Volan and Piedmont-Smith placed the interests of people who now rent in multifamily housing and downtown-dwelling students — who they admitted don’t show up to express themselves at meetings and don’t vote — ahead of the interests of long-term Bloomington residents who have a deep, personal and permanent stake in this city. 

“I represent more students than any other district, by far,” Volan told me in a recent email. “They all but don’t vote. Yet they make up half the city’s population. Should I really not care about the water they drink, the buses they ride, the fire department that protects them as well as you? Students may not be voters, but they are constituents; they’re people, and they’re here. Meanwhile, where were all these anti-plexers during, say, ordinance 21-06, about the homeless in the parks? I’ve seen every kind of group come out to council meetings, and there’s never a group that comes to all of them. The only real referendum in Indiana is the ballot box.”

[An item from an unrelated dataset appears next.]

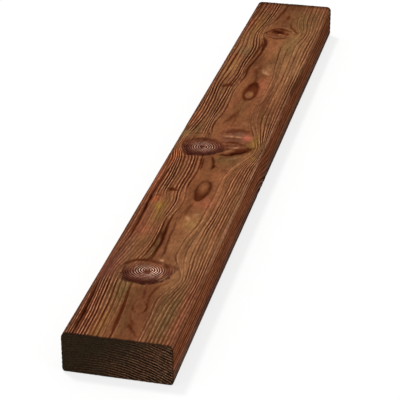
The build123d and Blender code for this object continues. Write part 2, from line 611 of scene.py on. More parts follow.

Piedmont-Smith said something similar the night the Council voted down Amendment 1. Both of these council members have subordinated the interests of Bloomingtonians who have articulated specific, practical, long-term concerns about the stability of their neighborhoods and of the city, to those of faceless, uncounted, uncountable and unaccounted-for residents who couldn’t bestir themselves to log into Zoom meetings and speak up.

I submit that that’s not how democracy works. Volan is right — the only real referendum in Indiana is the ballot box. That’s why, I believe, it was so important to the Hamilton administration and its allies on the Council to get this done now, when the ballot box is inaccessible to us for two more years.

The objective now for Bloomington’s upzoning opponents is to rally candidates, from among the smart, articulate and committed people who opposed this sellout of Bloomington to real estate profiteers, to come forward, run for elected offices in Bloomington and Monroe County in 2023, and boot the irresponsible ideologues who foisted upzoning on us out of government.

Because here’s the thing: Council members are trying to put on a collegial show of fellowship and compromise — now. But in six months, pro-density planners, commissioners and Council members will be back, arguing that they came together and passed the upzoning measure, and the sky didn’t fall. They and their supporters will be demanding that the city once again throw open the neighborhoods for unrestricted plex development, to deal with the affordability crisis or climate change or whatever that week’s rationalization is.

There is a school of thought that there is still a chance of reversing the changes to Bloomington’s zoning, through another petition. The idea is that a petition signed by roughly five times the number of Bloomingtonians as signed the original Stop Bloomington Upzoning Resolution would legally obligate the City Council to stop what they’re doing and acknowledge it — and if the administration verified the signatures, the Council would then need a supermajority to pass the upzoning. The 5-4 vote by which the Committee of the Whole advanced the measure (by defeating Amendment 1) would not be sufficient. 

If the theory is correct, that would stop the upzoning. Will this work? I don’t know; I’m not a lawyer. I think it’s worth a try. Sign the petition, and then forward it on to as many Bloomington friends as you can. Time is of the essence — this would have to happen before the Council votes to pass the entire amended UDO update package.

In the meantime, there are at least two more amendments on deck, sponsored by Rollo and Sandberg. 

  • Amendment 4 is intended to make the Administration and Council put up or shut up about housing affordability. In these debates, in the Plan Commission and the Council, city planners have wavered whenever they’ve been confronted about whether upzoning would contribute anything to affordability. Amendment 4 would limit duplexes to two bedrooms per unit, but offers a carrot — a third bedroom in each unit — if the developer agrees to permanently income-restrict both units for tenants earning below 120% of the HUD area median income (AMI), or to permanently restrict one of the units for those earning below 80% of the AMI. (Under Indiana law, the city can’t require a developer to provide income-restricted units, but this kind of incentive approach would be legal.)
  • Amendment 5 focuses on the vociferous criticism among plex opponents who argue that conditional use provides no protection for neighbors of the new plexes, because all the developer needs to demonstrate, during a hearing before the Board of Zoning Appeals, is that the plex meets the use-specific requirements for a duplex that are spelled out in the UDO. What opponents really care about, numerous Plan Commission and Council meetings showed, are issues related to traffic and parking impacts. The UDO used to include use-specific requirements for conditional use applications that directly referenced traffic and parking, but city planners stripped those references out of the version the Council passed in 2020. Amendment 5 would require the BZA to find that the proposed duplex “will not cause undue traffic congestion nor draw significant amounts of traffic through residential streets” before approving a new duplex.

The Council will get to Amendment 4, and maybe Amendment 5, Wednesday night, May 12, at its open session at 6:30 (Zoom link https://bloomington.zoom.us/j/94994332997?pwd=R0VsZ1NSMWxYMXBjbW9mRkQ3dHFTQT09). As always, your attendance and support for these amendments is critically important.

Bloomington is an angry, polarized city now. Plex opponents feel utterly disrespected and are saying so to the Council. It’s unclear how long it’s going to take for the city to heal from this ill-advised and utterly unnecessary upheaval, but there will be no healing without the kinds of development guardrails Rollo and Sandberg are proposing.